Source excerpt.
_ _ _ _
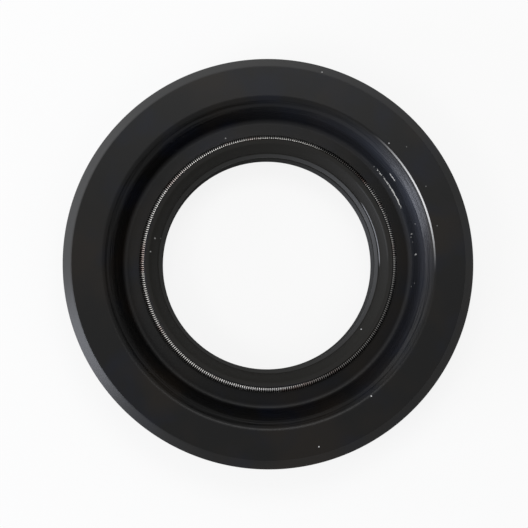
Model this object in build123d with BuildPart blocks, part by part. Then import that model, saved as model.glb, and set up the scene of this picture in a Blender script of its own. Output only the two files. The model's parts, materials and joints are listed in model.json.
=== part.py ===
from build123d import *

import os
from math import cos, radians, sin, sqrt, tan

# A radial shaft seal: an elastomer body with a sealing lip and a dust lip, a
# stamped steel stiffening ring bonded inside it, and a garter spring in a
# groove behind the lip. The origin is the centre of the back face, the air
# side, and +Z runs along the shaft to the front, the oil side.
# Sizes are in millimetres, "run" is radial and "rise" is axial.

# Sizes that the seal is ordered by
shaft_diameter = 38.0
housing_diameter = 70.0
seal_width = 10.0

# Sealing lip: its free edge is smaller than the shaft
lip_overlap = 0.75
lip_setback = 3.3
lip_land = 0.2
trimmed_run = 0.55
trimmed_rise = 0.35
air_cone_angle = 30.0
air_cone_rise = 1.9

# Nose in front of the spring groove
nose_setback = 1.4
nose_slope_rise = 0.1
nose_chamfer = 0.2
oil_face_run = 2.2

# Garter spring and the groove that it lies in, both drawn with small flats
coil_diameter = 1.8
coil_flats = 10
groove_flats = 6
groove_clearance = 0.05
spring_offset = 3.05
spring_drop = 0.35
ledge_run = 0.15

# Flexible web behind the lip, open channel in front of it and front face. Their
# runs share out the room between the ledge and the chamfer in this proportion
web_run = 2.4
channel_run = 0.35
wall_foot_run = 1.5
wall_mouth_run = 1.5
face_run = 5.3
channel_height = 5.0
wall_mouth_rise = 1.5
face_edge_round = 0.5

# Outside of the body
front_chamfer_run = 1.6
front_chamfer_rise = 1.3
lead_in_run = 0.7
lead_in_rise = 1.5

# Dust lip, the pocket in front of it and the relief behind it
dust_lip_overlap = 0.75
dust_land = 0.3
dust_height = 0.45
pocket_run = 4.35
pocket_height = 3.6
relief_run = 3.65
relief_height = 1.5
relief_mouth_run = 1.5

# Steel stiffening ring: an L section with its flange at the back
sheet = 1.2
cover_outside = 1.6
cover_back = 1.0
cover_front = 1.8
flange_lap = 0.15

# Recesses left in the back face by the pins that held the ring in the mould
pin_count = 4
pin_diameter = 2.2

# Radii and heights that several pieces share
lip_radius = shaft_diameter / 2 - lip_overlap
lip_height = seal_width - lip_setback
dust_radius = shaft_diameter / 2 - dust_lip_overlap
coil_radius = coil_diameter / 2
spring_radius = lip_radius + spring_offset
spring_height = lip_height - spring_drop
nose_height = seal_width - nose_setback
housing_radius = housing_diameter / 2
chamfer_radius = housing_radius - front_chamfer_run
ledge_radius = spring_radius + coil_radius + ledge_run
front_runs = web_run + channel_run + wall_foot_run + wall_mouth_run + face_run
front_share = (chamfer_radius - ledge_radius) / front_runs
channel_radius = ledge_radius + front_share * web_run
wall_foot_radius = channel_radius + front_share * channel_run
wall_break_radius = wall_foot_radius + front_share * wall_foot_run
wall_mouth_radius = wall_break_radius + front_share * wall_mouth_run
steel_radius = housing_radius - cover_outside
flange_radius = channel_radius - flange_lap
pin_circle_radius = (flange_radius + steel_radius) / 2


def coil_point(radius, step):
    """A corner of the flats round the coil's centre, from its front towards the shaft."""
    angle = radians(90 + 360 * step / coil_flats)
    return (spring_radius + radius * cos(angle), spring_height + radius * sin(angle))


# Garter spring: the outer form of the close-wound coil, joined into a ring
with BuildPart() as garter_spring:
    with BuildSketch(Plane.XZ):
        Polygon(*[coil_point(coil_radius, step) for step in range(coil_flats)], align=None)
    revolve(axis=Axis.Z)

# Steel ring: one sheet drawn into a cylinder with an inward flange, its bend
# flattened on the outside so that the sheet keeps its thickness there
with BuildPart() as steel_insert:
    bend_flat = sheet * (2 - sqrt(2))
    with BuildSketch(Plane.XZ):
        Polygon(
            (flange_radius, cover_back),
            (steel_radius - bend_flat, cover_back),
            (steel_radius, cover_back + bend_flat),
            (steel_radius, seal_width - cover_front),
            (steel_radius - sheet, seal_width - cover_front),
            (steel_radius - sheet, cover_back + sheet),
            (flange_radius, cover_back + sheet),
            align=None,
        )
    revolve(axis=Axis.Z)

# Elastomer body: one moulded section turned about the shaft's axis
with BuildPart() as rubber_body:
    with BuildSketch(Plane.XZ):
        with BuildLine():
            # The groove wraps the spring from under the nose round to its seat
            groove_clear = coil_radius + groove_clearance
            groove = Polyline(*[coil_point(groove_clear, step) for step in range(groove_flats + 1)])
            seat = groove @ 1

            # Ledge under the spring, front of the web, channel, wall and front face
            channel_side = FilletPolyline(
                seat,
                (ledge_radius, seat.Y),
                (channel_radius, channel_height),
                (wall_foot_radius, channel_height),
                (wall_break_radius, seal_width - wall_mouth_rise),
                (wall_mouth_radius, seal_width),
                (chamfer_radius, seal_width),
                radius=[0, 0, 0, 0, face_edge_round],
            )

            # Front chamfer, press-fit outside, lead-in chamfer and back face
            outside = Polyline(
                channel_side @ 1,
                (housing_radius, seal_width - front_chamfer_rise),
                (housing_radius, lead_in_rise),
                (housing_radius - lead_in_run, 0),
                (dust_radius + relief_run + relief_mouth_run, 0),
            )

            # Relief behind the dust lip, the dust lip, the pocket and the heel
            land_height = lip_height - lip_land
            heel_run = air_cone_rise * tan(radians(air_cone_angle))
            air_side = Polyline(
                outside @ 1,
                (dust_radius + relief_run, relief_height),
                (dust_radius, dust_height),
                (dust_radius, dust_height + dust_land),
                (dust_radius + pocket_run, pocket_height),
                (lip_radius + heel_run, land_height - air_cone_rise),
                (lip_radius, land_height),
            )

            # Lip edge, its trimmed face, the oil-side cone and the nose
            Polyline(
                air_side @ 1,
                (lip_radius, lip_height),
                (lip_radius + trimmed_run, lip_height + trimmed_rise),
                (lip_radius + oil_face_run, nose_height - nose_slope_rise),
                (spring_radius - nose_chamfer, nose_height),
                (spring_radius, nose_height - nose_chamfer),
                groove @ 0,
            )
        make_face()
    revolve(axis=Axis.Z)

    # The steel ring fills its own space in the moulding
    add(steel_insert.part, mode=Mode.SUBTRACT)

    # Pin recesses in the middle of the flange, open as far as the steel
    with BuildSketch(Plane.XY):
        with PolarLocations(pin_circle_radius, pin_count):
            Circle(pin_diameter / 2)
    extrude(amount=cover_back, mode=Mode.SUBTRACT)

rubber_body.part.label = "rubber_body"
steel_insert.part.label = "steel_insert"
garter_spring.part.label = "garter_spring"

os.makedirs("parts", exist_ok=True)
export_step(rubber_body.part, "parts/rubber_body.step")
export_step(steel_insert.part, "parts/steel_insert.step")
export_step(garter_spring.part, "parts/garter_spring.step")
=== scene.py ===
"""Looks of a radial shaft seal: the moulded rubber body with its fine roundings, the wound garter spring,
the coated steel ring that shows in the back face's recesses, and a plain studio seen from above."""

import json
import math
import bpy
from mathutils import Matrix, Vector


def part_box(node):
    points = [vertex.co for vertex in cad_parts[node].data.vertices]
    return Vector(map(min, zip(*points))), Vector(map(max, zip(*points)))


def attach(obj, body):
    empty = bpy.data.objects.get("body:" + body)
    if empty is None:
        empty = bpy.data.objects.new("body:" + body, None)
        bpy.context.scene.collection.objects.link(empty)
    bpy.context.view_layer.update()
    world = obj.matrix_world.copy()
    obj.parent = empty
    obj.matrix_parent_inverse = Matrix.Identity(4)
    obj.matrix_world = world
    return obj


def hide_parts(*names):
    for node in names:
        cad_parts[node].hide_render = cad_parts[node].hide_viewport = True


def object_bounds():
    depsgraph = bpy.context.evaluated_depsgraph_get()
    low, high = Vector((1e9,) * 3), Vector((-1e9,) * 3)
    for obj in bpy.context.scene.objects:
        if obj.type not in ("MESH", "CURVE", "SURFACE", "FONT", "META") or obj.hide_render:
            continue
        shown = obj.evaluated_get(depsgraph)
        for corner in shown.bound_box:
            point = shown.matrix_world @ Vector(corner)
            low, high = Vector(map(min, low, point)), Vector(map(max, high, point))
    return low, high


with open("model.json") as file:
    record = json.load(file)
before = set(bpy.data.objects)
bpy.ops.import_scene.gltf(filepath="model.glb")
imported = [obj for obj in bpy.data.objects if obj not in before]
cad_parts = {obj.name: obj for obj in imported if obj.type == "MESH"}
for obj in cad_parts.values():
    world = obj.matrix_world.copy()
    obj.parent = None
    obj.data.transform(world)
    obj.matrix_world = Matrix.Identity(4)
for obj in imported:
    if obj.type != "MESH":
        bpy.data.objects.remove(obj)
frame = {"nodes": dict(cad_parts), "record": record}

from types import SimpleNamespace

import bpy
import numpy as np
from bpy.props import FloatProperty, FloatVectorProperty, IntProperty, PointerProperty
from mathutils import Matrix, Vector

bl_info = {
    "name": "Shaft Seal",
    "version": (1, 0, 0),
    "blender": (4, 5, 0),
    "location": "3D View > Sidebar > Shaft Seal",
    "description": "Builds the surfaces, finishes and studio of a radial shaft seal round its packed model",
    "category": "Object",
}

MM = 0.001
BODY = "root"

# The frame says where the pieces are: the mounts give the radii, the boxes the heights
CAD_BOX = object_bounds()
MOUNTS = {mount["name"]: mount for mount in frame["record"]["mounts"]}
SPRING_LOW, SPRING_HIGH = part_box("garter_spring")
STEEL_LOW, STEEL_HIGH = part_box("steel_insert")
LIP_RADIUS = MOUNTS["shaft_bore"]["dims"]["r_mm"] * MM
HOUSING_RADIUS = MOUNTS["housing_fit"]["dims"]["r_mm"] * MM
SEAL_WIDTH = CAD_BOX[1].z - CAD_BOX[0].z
COIL_DIAMETER = SPRING_HIGH.z - SPRING_LOW.z
SPRING_RADIUS = 21.3 * MM

# Sizes of the moulded section and the sheet that the frame doesn't say: radii, radial runs and axial rises
GROOVE_CLEARANCE = 0.05 * MM
LEDGE_RADIUS = 22.35 * MM
CHANNEL_RADIUS = 24.92 * MM
BREAK_RADIUS = 26.6 * MM
MOUTH_RADIUS = 28.1 * MM
CHAMFER_RUN = 1.6 * MM
CHAMFER_RISE = 1.3 * MM
LEAD_IN_RUN = 0.7 * MM
LEAD_IN_RISE = 1.5 * MM
SHEET = 1.2 * MM
FLANGE_RADIUS = 24.6 * MM

# The spring's wire: steps along each turn and round its section
TURN_STEPS = 14
WIRE_SIDES = 16

# The wire's colour is a painted highlight from this cosine of the angle from its crown on, and wholly so this
# much higher; the rest of the wire is painted shade
CROWN_FROM = 0.86
CROWN_SPAN = 0.12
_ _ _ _
Directive.
Repeat, word for word, the lines from the opening of the material through the line containing "from math import cos, radians, sin, sqrt, tan".

Response.
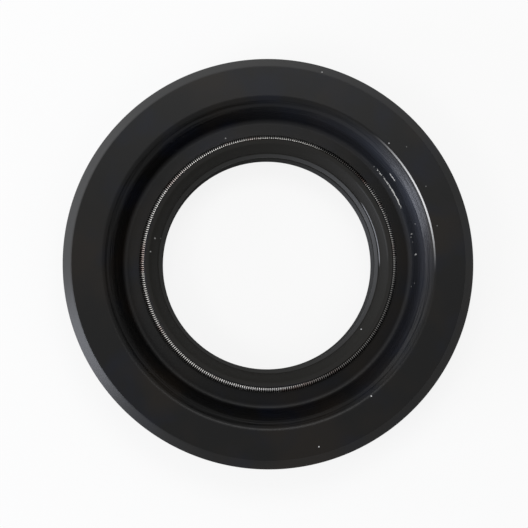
Model this object in build123d with BuildPart blocks, part by part. Then import that model, saved as model.glb, and set up the scene of this picture in a Blender script of its own. Output only the two files. The model's parts, materials and joints are listed in model.json.
=== part.py ===
from build123d import *

import os
from math import cos, radians, sin, sqrt, tan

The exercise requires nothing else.